The order of operations:
- Audit your current pipeline first — Do you know your lead-to-booking rate? If not, you don't have enough data to know if ads will work.
- Fix follow-up — If your average response time to a new lead is over 5 minutes, paid ads will bleed money. The 5-minute window is the single biggest booking factor in detailing. After 5 minutes, answer rate drops by 80%. After 30 minutes, the lead is effectively cold. Fix your lead pipeline before spending on acquisition.
- Start with Google, not Facebook — Google captures demand that already exists. Facebook creates demand. For a detailer at $8k–$15k/month, capturing existing demand (people already searching for ceramic coating in your city) converts faster and more predictably than brand awareness campaigns.
- Build a retention system before scaling acquisition — Acquiring a new client costs 5–7x more than retaining one. A retention system that keeps your best clients booking annually is worth more than any ad campaign in year two.
Once close rate is above 25% and follow-up is automated — paid ads become a multiplication function on a working system.
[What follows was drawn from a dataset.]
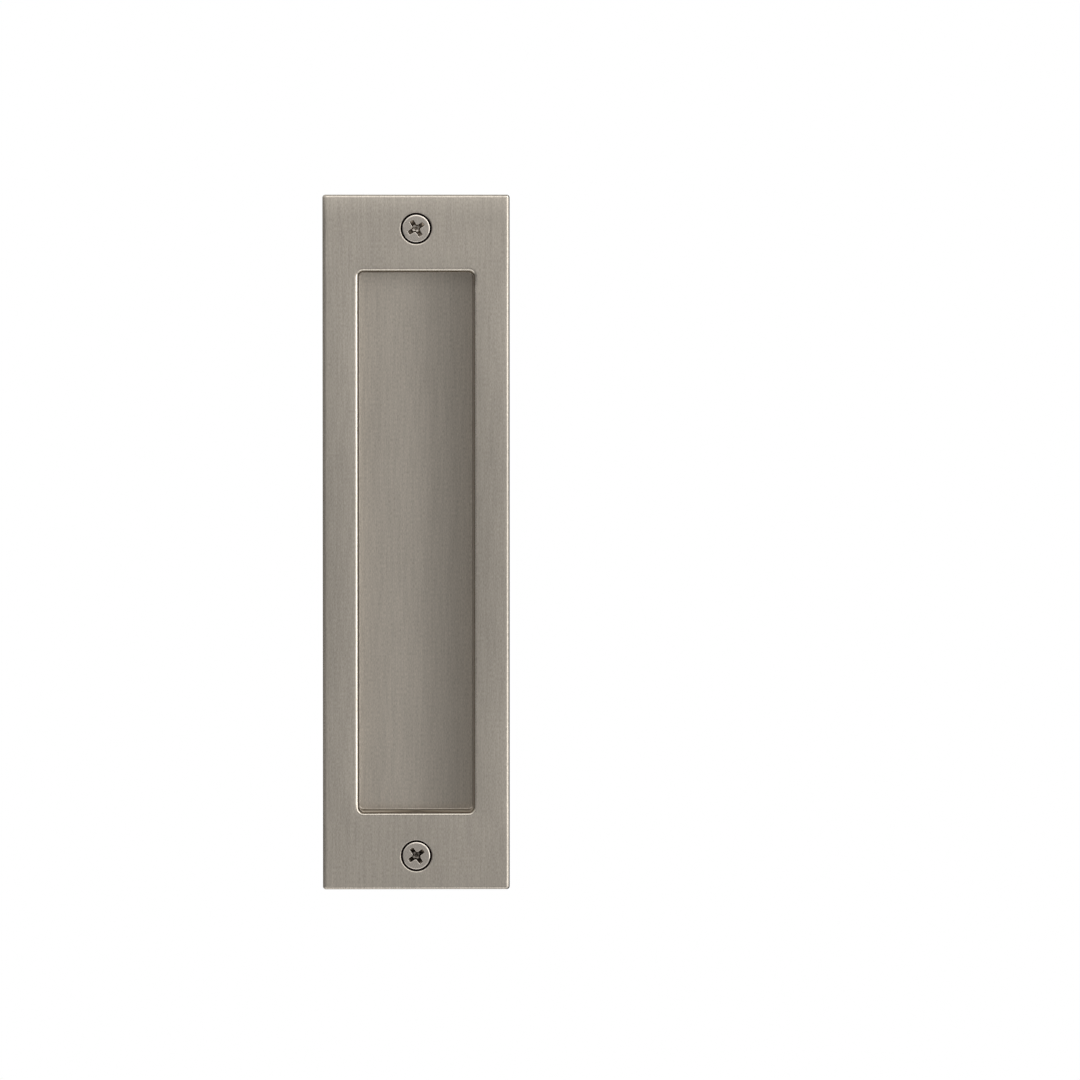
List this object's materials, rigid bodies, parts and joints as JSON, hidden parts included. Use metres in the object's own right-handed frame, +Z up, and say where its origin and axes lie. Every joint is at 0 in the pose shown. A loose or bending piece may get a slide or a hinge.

The Detailing Marketing Stack, Ranked by ROI
| Channel | Setup Time | Monthly Cost | Best For | Avg. ROI Timeline |
|---|---|---|---|---|
| Google Business Profile | 2–3 hours | Free | All services | 30–60 days |
| Referral system | 1 hour | Free (discount cost) | Ceramic, repeat clients | Immediate |
| Before/after social content | 10 min/job | Free | Brand awareness | 60–90 days |
| Google Search Ads | 4–6 hours | $500–$1,500/mo | Ceramic, PPF | 30–60 days |
| Facebook Ads (retargeting) | 3–4 hours | $200–$600/mo | Upsells, warm leads | 60–90 days |
| Fleet cold outreach | Ongoing | Free | Recurring revenue | 30–90 days |
The International Detailing Association's business resources include market data and professional certification information worth bookmarking as you build your credibility positioning.
The Next Move
If your Google Business Profile has fewer than 20 photos and fewer than 15 reviews, that's your marketing priority this week. Not ads. Not a new Instagram strategy. Not a website redesign.
Spend two hours optimizing your GBP. Build a simple text-based referral ask. Post three before/after sets this week.
Those three actions cost nothing and have a higher ROI than most paid campaigns for a detailing business at the $5k–$15k/month level.
Once those are producing leads consistently — then you fuel the system with paid traffic.